Anadolu’nun farklı bölgelerinde olduğu gibi, Burdur’da da zamanla unutulmaya yüz tutmuş birçok kelime, halk arasında hala kullanılmaya devam ediyor. Yöre insanının günlük yaşamında sıkça duyulan bu ifadeler, Burdur'un kültürel mirasının önemli bir parçası olmayı sürdürüyor.

Geçmişin izlerini taşıyan ve şehrin karakteristik dilini yansıtan bu kelimeler, Burdur’un sözlü kültürünü geleceğe aktarmak açısından büyük bir öneme sahip.
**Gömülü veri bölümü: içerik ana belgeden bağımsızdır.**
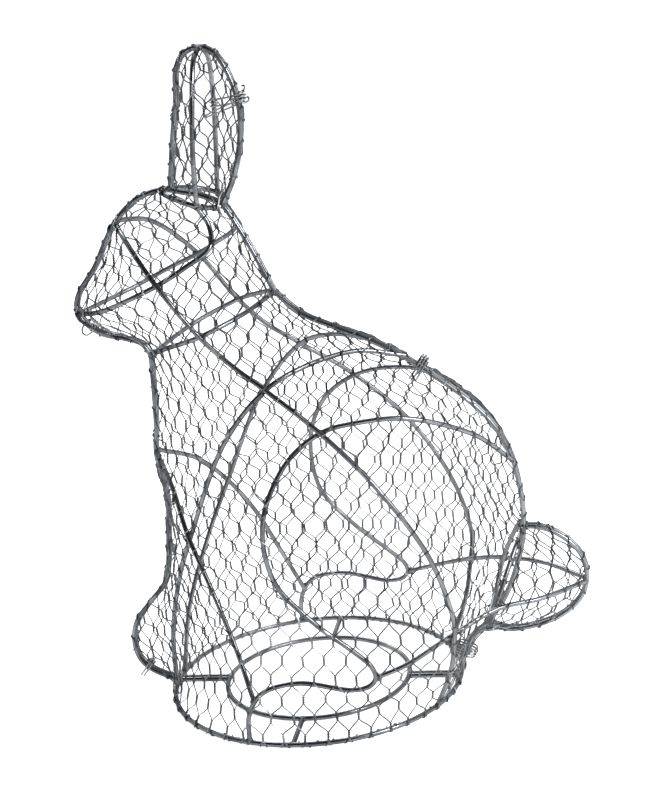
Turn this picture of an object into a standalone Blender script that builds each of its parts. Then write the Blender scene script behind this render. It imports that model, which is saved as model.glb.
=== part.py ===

Peki, Burdur’un kendine has kelimeleri neler? İşte, bölge halkının günlük yaşamında kullandığı, yerel şiveye özgü en dikkat çekici kelimeler ve anlamları…

  • Ağıl – Küçükbaş hayvanların barındığı yer.
  • Bacakça – Kısa boylu, tıknaz kişi.
  • Cendır – Zor, sıkıntılı durum.
  • Çatlak – Sakar, dengesiz kişi.
  • Dızdız – Üşüme hissi, titreme.
  • Ebesütü – Anne sütü.
  • Goyuvermek – Umursamamak, boş vermek.
  • Haşırt – Hızlı ve sert bir hareketi ifade eden ses taklidi.
  • Igan – Ağır başlı, olgun kişi.
  • İndim – Yokuştan aşağıya inme.
  • Külleme – Bir şeyi tamamen doldurmak ya da kaplamak.
  • Löpürdemek – İştahla yemek yeme hareketi.
  • Meleşmek – Koyun veya keçi sesi çıkarmak.
  • Nacak – Küçük balta.
  • Oğşamak – Çabalamak, uğraşmak.
  • Pırtı – Eskimiş giysi veya bez parçası.
  • Sarıg – Güçsüz, bitkin düşmüş kişi.
  • Şirdan – Hayvanın mide kısmı, özellikle sakatat olarak tüketilen bölüm.
  • Tapırdamak – Gürültülü yürümek, ayak sesleri çıkarmak.
  • Usandırmak – Bıktırmak, sıkmak.
  • Vızır vızır – Hızlıca hareket eden, yoğun bir şekilde işleyen.
  • Yancık – Ateşin yan tarafı veya destekleyici kişi.
  • Zırlamak – Gereksiz konuşmak veya ani ses çıkarmak.